Unlike the ruga that was a stillbirth, many believe that the National Livestock Transformation Plan [NLTP], if adequately implemented, can substantially address the perennial crisis between pastoralists and crop farmers. The conceptualization of the NLTP was to transform grazing reserves into ranches. The National Economic Council initiated it with a take-off fund of N100 billion to permanently address the farmer and herdsmen’s conflict. The NLTP will also provide state-of-the-art grazing resources for livestock herders in the country. The plan is to collaboratively implement the program with all state governments over a 10-year timeframe. A few days ago, the federal government announced that it had secured €400,000 to kickstart the plan in four states of the country, comprising Nasarawa, Adamawa, Plateau and Gombe. Under the NLTP arrangement, land and other matching contributions are either by the state government or private investors. These counterpart funding will only amount to 20%, while the federal government will provide the other 80%. Many insist that the NLTP project is the ruga rebaptized. As the dominant contributor of 80%, the reasoning is that the federal government will always control decisions concerning access to and use the facilities regardless of location.
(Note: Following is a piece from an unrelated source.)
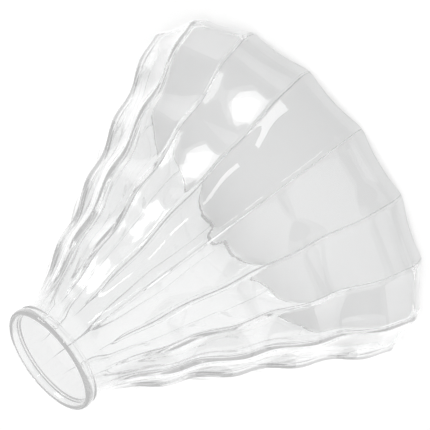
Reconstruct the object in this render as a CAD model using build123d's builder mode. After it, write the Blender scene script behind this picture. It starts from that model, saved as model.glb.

Finally, even if the NLTP becomes exceptionally successful, the conflicts are unlikely to stop because of the sheer size of light weapons in the hands of criminal herder and crop farmer elements. An ECOWAS subregional plan for retrieving these weapons in the hands of many of these criminal elements would go a long way in ensuring that the conflicts subside considerably. Tied to this is also the management of cross-country movement, partly responsible for the trafficking in those weapons. Advocacy groups also should play a role in regularly engaging with conflict stakeholders such as the traditional rulers in affected communities, law enforcement agencies, and the conflicting farmer and herder groups’ leaders.